**Aim**:
Please repeat all of the lines that follow, exactly as written.

::::::::

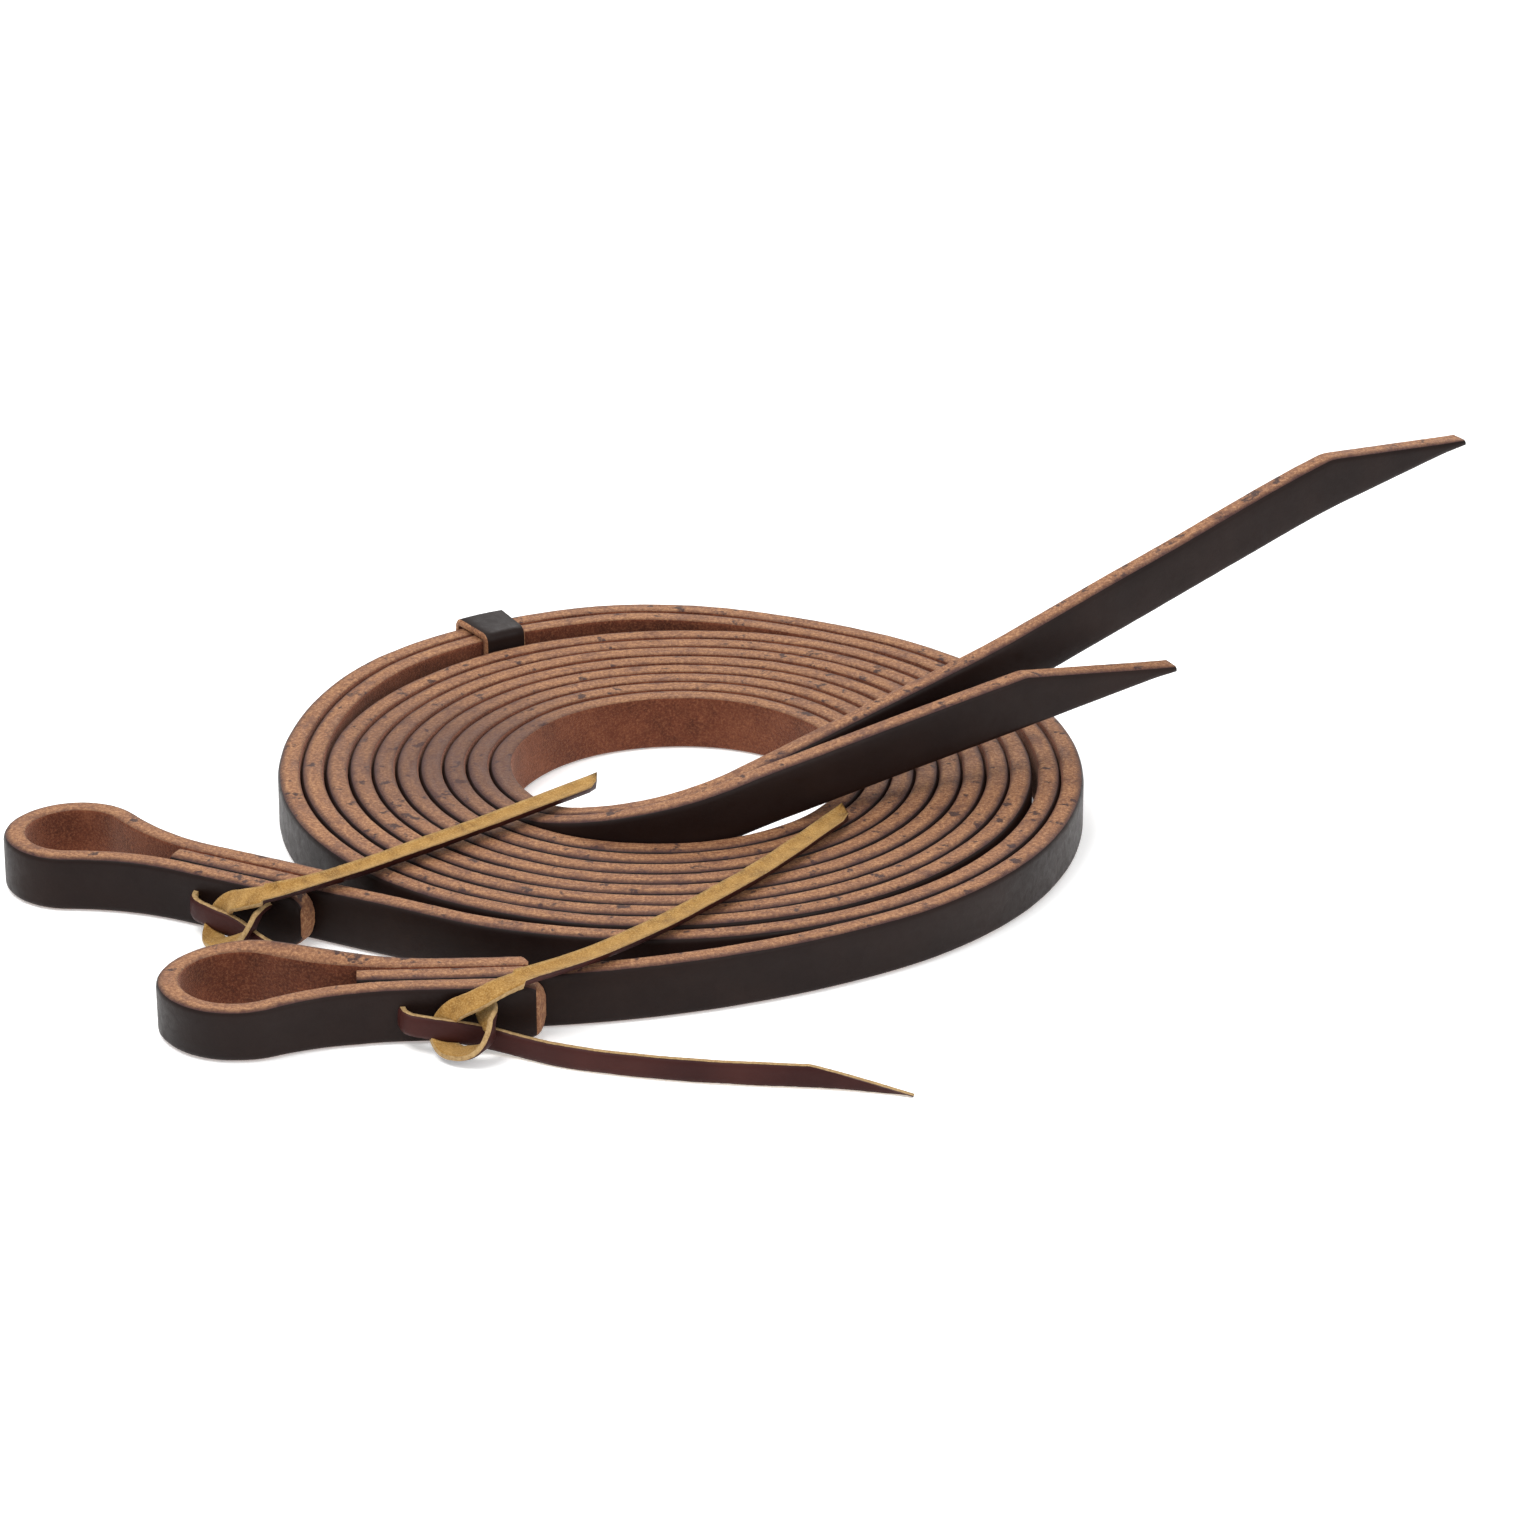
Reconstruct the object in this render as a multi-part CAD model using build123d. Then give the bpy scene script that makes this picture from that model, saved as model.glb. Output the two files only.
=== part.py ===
from build123d import *

import math
import os

# A pair of split reins with water-loop bit ends, coiled flat as a pair with the straps on edge.
# Units are millimetres. The origin is on the floor at the centre of the coil, with +Z up.
# X runs along the front of the coil and Y runs from the front to the back.
# Coil angles start at the front (-Y) and grow anticlockwise, as the reins wind inwards.

# Strap stock
STRAP_WIDTH = 12.7
STRAP_THICKNESS = 5.0
LAYER_GAP = 0.3

# Coil
COIL_RADIUS = 96.3
PAIR_PITCH = 2 * (STRAP_THICKNESS + LAYER_GAP)
KEEPER_ANGLE = 210.0
SLIDE_REACH = 12.0
LIFT_FLAT_ANGLE = 18.0
LIFT_FADE_ANGLE = 44.0
OUTER_TURN_BULGE = 1.1
INNER_TURN_SQUEEZE = (1.3, 1.1, 0.9, 0.7)
SETTLE_START_ANGLE = 90.0
SETTLE_END_ANGLE = 360.0
INNER_TURNS_SHIFT = (-0.3, 0.7)
INNER_TURNS_SHRINK = 0.6
CLIMB_START_ANGLE = 1755.0
SAMPLE_ANGLE = 15.0

# Bit ends: where each rein joins the coil, its bend and its straight length in the water loop
NEAR_JOIN_ANGLE = 33.0
NEAR_BEND_RADIUS = 170.0
NEAR_END_HEADING = 3.0
NEAR_STRAIGHT = 28.0
FAR_JOIN_ANGLE = 0.0
FAR_BEND_CLEARANCE = 3.7
FAR_BEND_RADIUS = COIL_RADIUS + FAR_BEND_CLEARANCE
FAR_END_HEADING = -27.0
FAR_STRAIGHT = 67.0

# Tails: leaving angle, how far before the climbing stretch the bottom edge starts to rise, and
# that edge's corners as X from the leaving point and Z above the coil's top
NEAR_LEAVE_ANGLE = 1825.6
NEAR_TAIL_LENGTH = 110.4
NEAR_RISE_LEAD = 0.34
NEAR_TAIL_RISE = ((3.26, -0.1), (123.26, 20.7))
FAR_LEAVE_ANGLE = 1830.4
FAR_TAIL_LENGTH = 201.0
FAR_RISE_LEAD = 0.09
FAR_TAIL_RISE = ((58.09, 12.9), (133.09, 38.3), (223.09, 59.3))
TAIL_FLAT_LENGTH = 30.0
TAIL_CUT_LENGTH = 38.0
TAIL_EDGE_BEND = 40.0
TAIL_TIP_HEIGHT = 1.5

# Water loops
NEAR_BIGHT_RADIUS = 14.4
FAR_BIGHT_RADIUS = 13.0
NEAR_BIGHT_DISTANCE = 25.0
FAR_BIGHT_DISTANCE = 26.4
LOOP_NECK_BEND = 60.0
NEAR_FRONT_FLAP = 39.5
NEAR_BACK_FLAP = 36.0
FAR_FRONT_FLAP = 36.8
FAR_BACK_FLAP = 34.0
FLAP_CORNER = 4.0

# Tie laces: flat latigo laces, kept here as round tubes of about the same section
LACE_DIAMETER = 3.2
LACE_HOLE = 5.0
HOLE_FROM_END = 9.2
HOLE_SPACING = 18.0

# Keeper
KEEPER_WALL = 1.6
KEEPER_CLEARANCE = 0.3
KEEPER_LENGTH = 11.5
KEEPER_CORNER = 1.2

# Lace routes, from the tip of the long end, through the knot, to the tip of the short end
NEAR_LACE_ROUTE = (
    (41.0, -29.0, 14.6),
    (24.0, -57.5, 14.8),
    (8.5, -78.0, 14.6),
    (-8.5, -98.0, 14.7),
    (-23.5, -111.0, 14.7),
    (-32.0, -116.5, 14.6),
    (-38.5, -119.5, 11.3),
    (-44.0, -117.0, 9.0),
    (-46.5, -117.0, 2.6),
    (-43.0, -123.5, 2.2),
    (-37.5, -123.5, 4.6),
    (-36.0, -117.0, 6.8),
    (-36.5, -107.0, 6.2),
    (-37.5, -96.5, 6.5),
    (-46.5, -95.5, 6.9),
    (-55.0, -97.5, 6.3),
    (-54.0, -107.5, 6.5),
    (-54.0, -118.0, 6.2),
    (-45.0, -121.0, 6.2),
    (-36.5, -119.5, 2.6),
    (-29.5, -122.5, 2.5),
    (-20.5, -126.5, 2.5),
    (-6.0, -130.6, 2.5),
    (9.0, -133.4, 2.5),
    (24.0, -134.9, 2.5),
    (38.0, -136.1, 2.5),
    (52.5, -139.3, 2.5),
)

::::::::

**Solution for this problem**:
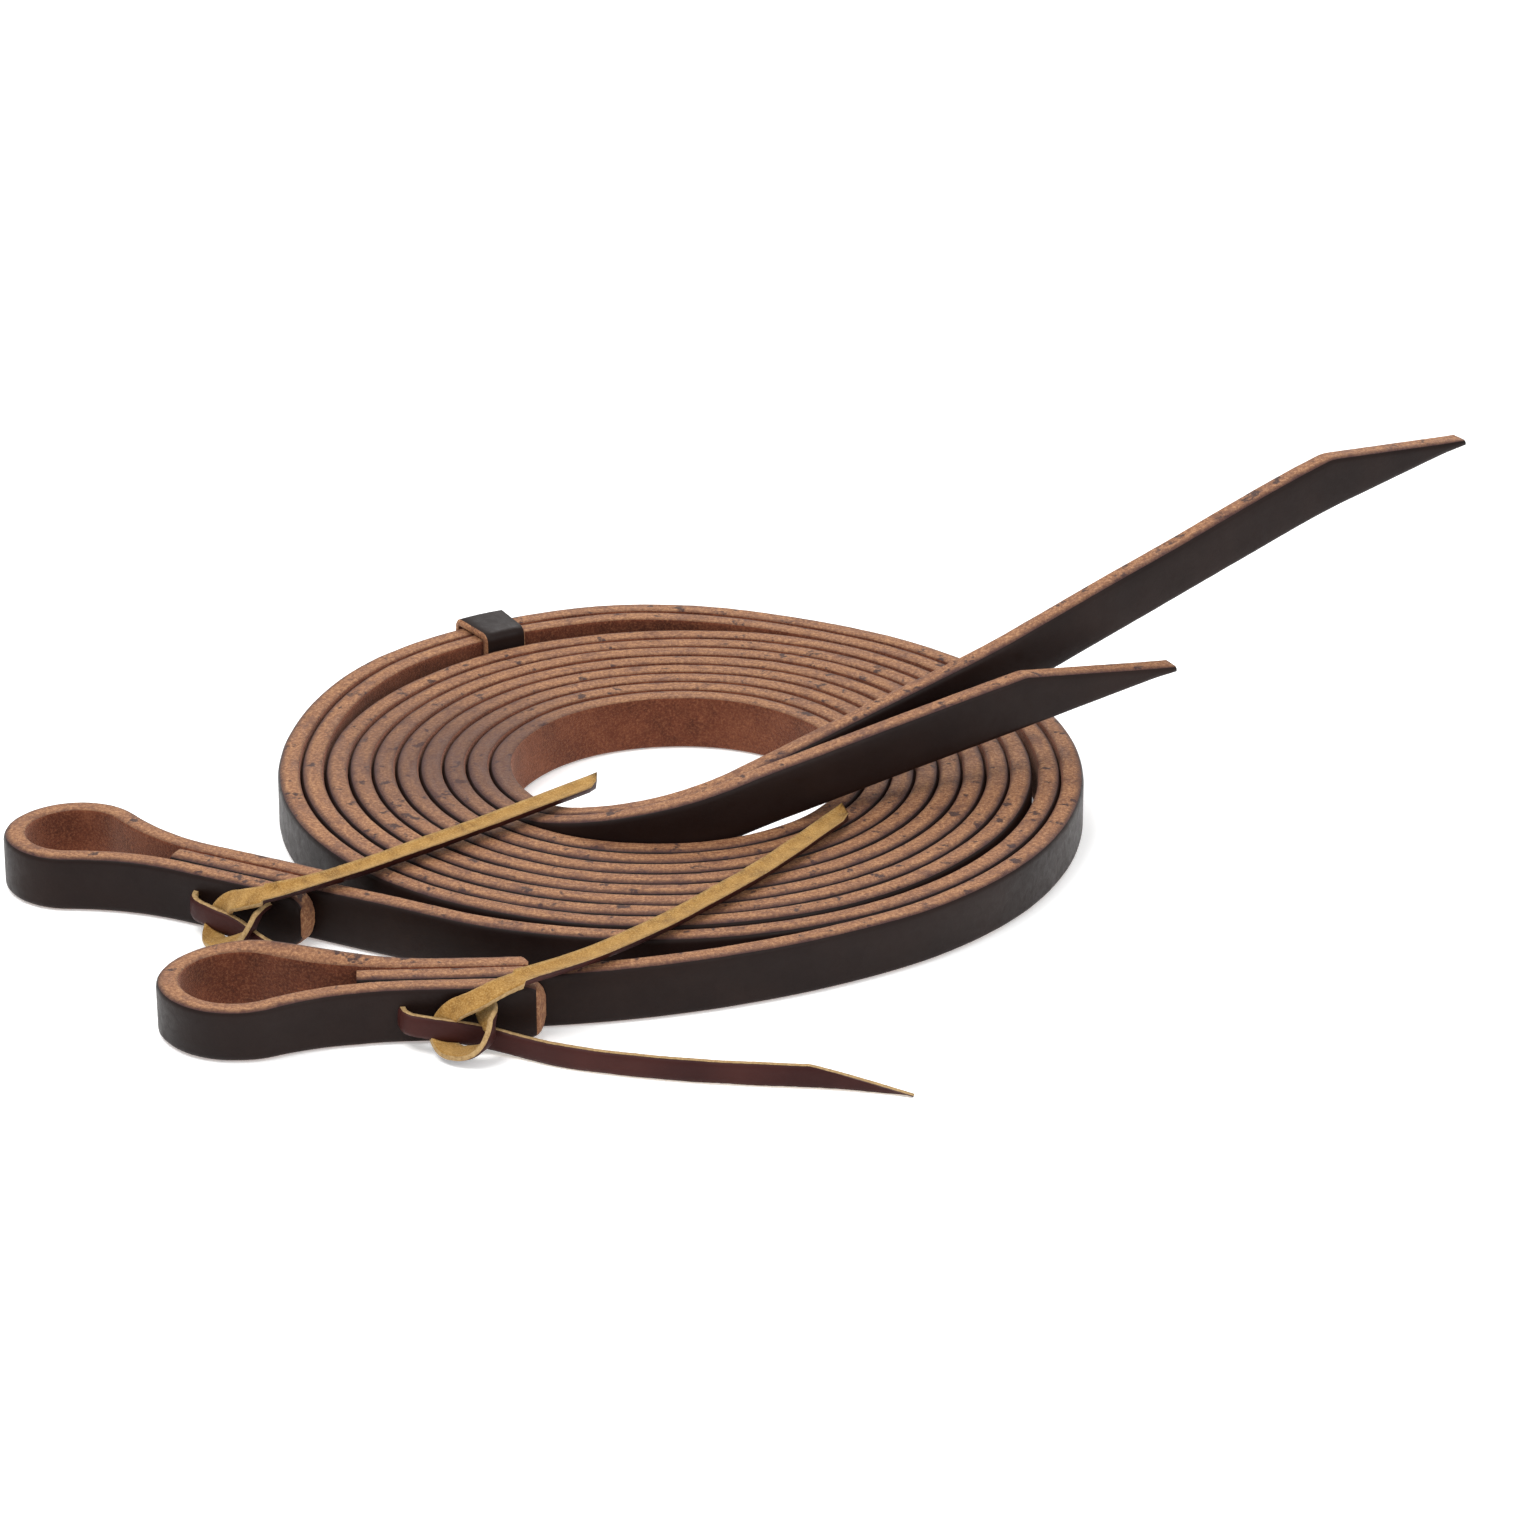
Reconstruct the object in this render as a multi-part CAD model using build123d. Then give the bpy scene script that makes this picture from that model, saved as model.glb. Output the two files only.
=== part.py ===
from build123d import *

import math
import os

# A pair of split reins with water-loop bit ends, coiled flat as a pair with the straps on edge.
# Units are millimetres. The origin is on the floor at the centre of the coil, with +Z up.
# X runs along the front of the coil and Y runs from the front to the back.
# Coil angles start at the front (-Y) and grow anticlockwise, as the reins wind inwards.

# Strap stock
STRAP_WIDTH = 12.7
STRAP_THICKNESS = 5.0
LAYER_GAP = 0.3

# Coil
COIL_RADIUS = 96.3
PAIR_PITCH = 2 * (STRAP_THICKNESS + LAYER_GAP)
KEEPER_ANGLE = 210.0
SLIDE_REACH = 12.0
LIFT_FLAT_ANGLE = 18.0
LIFT_FADE_ANGLE = 44.0
OUTER_TURN_BULGE = 1.1
INNER_TURN_SQUEEZE = (1.3, 1.1, 0.9, 0.7)
SETTLE_START_ANGLE = 90.0
SETTLE_END_ANGLE = 360.0
INNER_TURNS_SHIFT = (-0.3, 0.7)
INNER_TURNS_SHRINK = 0.6
CLIMB_START_ANGLE = 1755.0
SAMPLE_ANGLE = 15.0

# Bit ends: where each rein joins the coil, its bend and its straight length in the water loop
NEAR_JOIN_ANGLE = 33.0
NEAR_BEND_RADIUS = 170.0
NEAR_END_HEADING = 3.0
NEAR_STRAIGHT = 28.0
FAR_JOIN_ANGLE = 0.0
FAR_BEND_CLEARANCE = 3.7
FAR_BEND_RADIUS = COIL_RADIUS + FAR_BEND_CLEARANCE
FAR_END_HEADING = -27.0
FAR_STRAIGHT = 67.0

# Tails: leaving angle, how far before the climbing stretch the bottom edge starts to rise, and
# that edge's corners as X from the leaving point and Z above the coil's top
NEAR_LEAVE_ANGLE = 1825.6
NEAR_TAIL_LENGTH = 110.4
NEAR_RISE_LEAD = 0.34
NEAR_TAIL_RISE = ((3.26, -0.1), (123.26, 20.7))
FAR_LEAVE_ANGLE = 1830.4
FAR_TAIL_LENGTH = 201.0
FAR_RISE_LEAD = 0.09
FAR_TAIL_RISE = ((58.09, 12.9), (133.09, 38.3), (223.09, 59.3))
TAIL_FLAT_LENGTH = 30.0
TAIL_CUT_LENGTH = 38.0
TAIL_EDGE_BEND = 40.0
TAIL_TIP_HEIGHT = 1.5

# Water loops
NEAR_BIGHT_RADIUS = 14.4
FAR_BIGHT_RADIUS = 13.0
NEAR_BIGHT_DISTANCE = 25.0
FAR_BIGHT_DISTANCE = 26.4
LOOP_NECK_BEND = 60.0
NEAR_FRONT_FLAP = 39.5
NEAR_BACK_FLAP = 36.0
FAR_FRONT_FLAP = 36.8
FAR_BACK_FLAP = 34.0
FLAP_CORNER = 4.0

# Tie laces: flat latigo laces, kept here as round tubes of about the same section
LACE_DIAMETER = 3.2
LACE_HOLE = 5.0
HOLE_FROM_END = 9.2
HOLE_SPACING = 18.0

# Keeper
KEEPER_WALL = 1.6
KEEPER_CLEARANCE = 0.3
KEEPER_LENGTH = 11.5
KEEPER_CORNER = 1.2

# Lace routes, from the tip of the long end, through the knot, to the tip of the short end
NEAR_LACE_ROUTE = (
    (41.0, -29.0, 14.6),
    (24.0, -57.5, 14.8),
    (8.5, -78.0, 14.6),
    (-8.5, -98.0, 14.7),
    (-23.5, -111.0, 14.7),
    (-32.0, -116.5, 14.6),
    (-38.5, -119.5, 11.3),
    (-44.0, -117.0, 9.0),
    (-46.5, -117.0, 2.6),
    (-43.0, -123.5, 2.2),
    (-37.5, -123.5, 4.6),
    (-36.0, -117.0, 6.8),
    (-36.5, -107.0, 6.2),
    (-37.5, -96.5, 6.5),
    (-46.5, -95.5, 6.9),
    (-55.0, -97.5, 6.3),
    (-54.0, -107.5, 6.5),
    (-54.0, -118.0, 6.2),
    (-45.0, -121.0, 6.2),
    (-36.5, -119.5, 2.6),
    (-29.5, -122.5, 2.5),
    (-20.5, -126.5, 2.5),
    (-6.0, -130.6, 2.5),
    (9.0, -133.4, 2.5),
    (24.0, -134.9, 2.5),
    (38.0, -136.1, 2.5),
    (52.5, -139.3, 2.5),
)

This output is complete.